Looking at the passage as a piece of fiction can afford the wily ToK teacher yet another opportunity to drive home some issues about the Arts as an AoK. Although the Course Companion goes into considerable detail to explode common assumptions about the Arts as a vehicle of knowledge, there will always be those whose first thought about this AoK is that all art is driven by “self expression”–as if all artistic works are spontaneous emotional outpourings from the deepest recesses of the artist’s hidden self, aimed only at providing some sort of technicolour catharsis (and let the public be damned).

What better passage than this to demonstrate that, whatever “self expression” it might reflect, it can be something entirely different as well.
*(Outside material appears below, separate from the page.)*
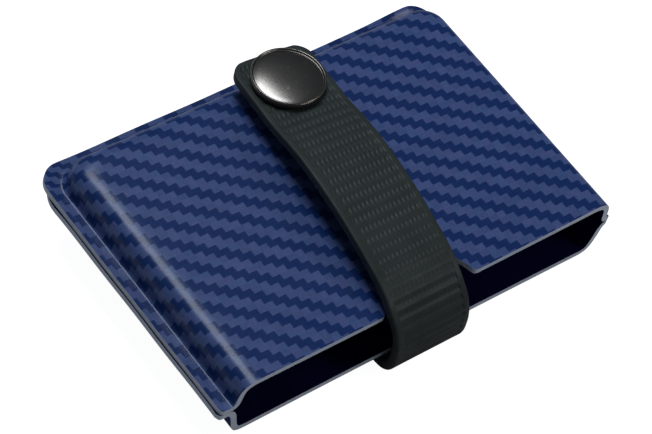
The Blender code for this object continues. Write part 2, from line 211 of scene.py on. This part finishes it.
# ---- materials -------------------------------------------------------------------
class Graph:
    """Short way to write one material's nodes."""

    def __init__(self, name):
        self.mat = bpy.data.materials.new(name)
        self.mat.use_nodes = True
        self.tree = self.mat.node_tree
        self.shader = self.tree.nodes["Principled BSDF"]

    def put(self, socket, value):
        if isinstance(value, bpy.types.NodeSocket):
            self.tree.links.new(value, socket)
        elif isinstance(value, tuple) and len(value) == 3 and len(socket.default_value) == 4:
            socket.default_value = (*value, 1.0)
        else:
            socket.default_value = value

    def set(self, **values):
        for name, value in values.items():
            self.put(self.shader.inputs[name.replace("_", " ")], value)

    def math(self, operation, *values):
        node = self.tree.nodes.new("ShaderNodeMath")
        node.operation = operation
        for socket, value in zip(node.inputs, values):
            self.put(socket, value)
        return node.outputs[0]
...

Even the most earnest proponent of self-expression as the essence of art will be hard pressed not to admit that this passage is, above all, intellectual analysis driven by the protagonist’s interest (and possibly, but not inevitably, the novelist’s) critical and ironic social commentary.

As in the example here of McEwan’s The Child in Time, literature engages in social commentary so often – and so often so well! Although we don’t turn to novels for evidence-based, testable generalizations about human beings, we can appreciate their role in exposing how many human beings think and act, often with analysis and commentary. A novel can bring to life plenty of knowledge questions (e.g. How do we know what the best way is of raising a child?) in an engaging way, and invite critical examination of the different methods of answering them.

References

Ian McEwan. The Child in Time.  Jonathan Cape, 1987.  now in e-book.

 Eileen Dombrowski, Lena Rotenberg, Mimi Bick. Theory of Knowledge Course Companion, 2013 edition. Oxford University Press, 2013.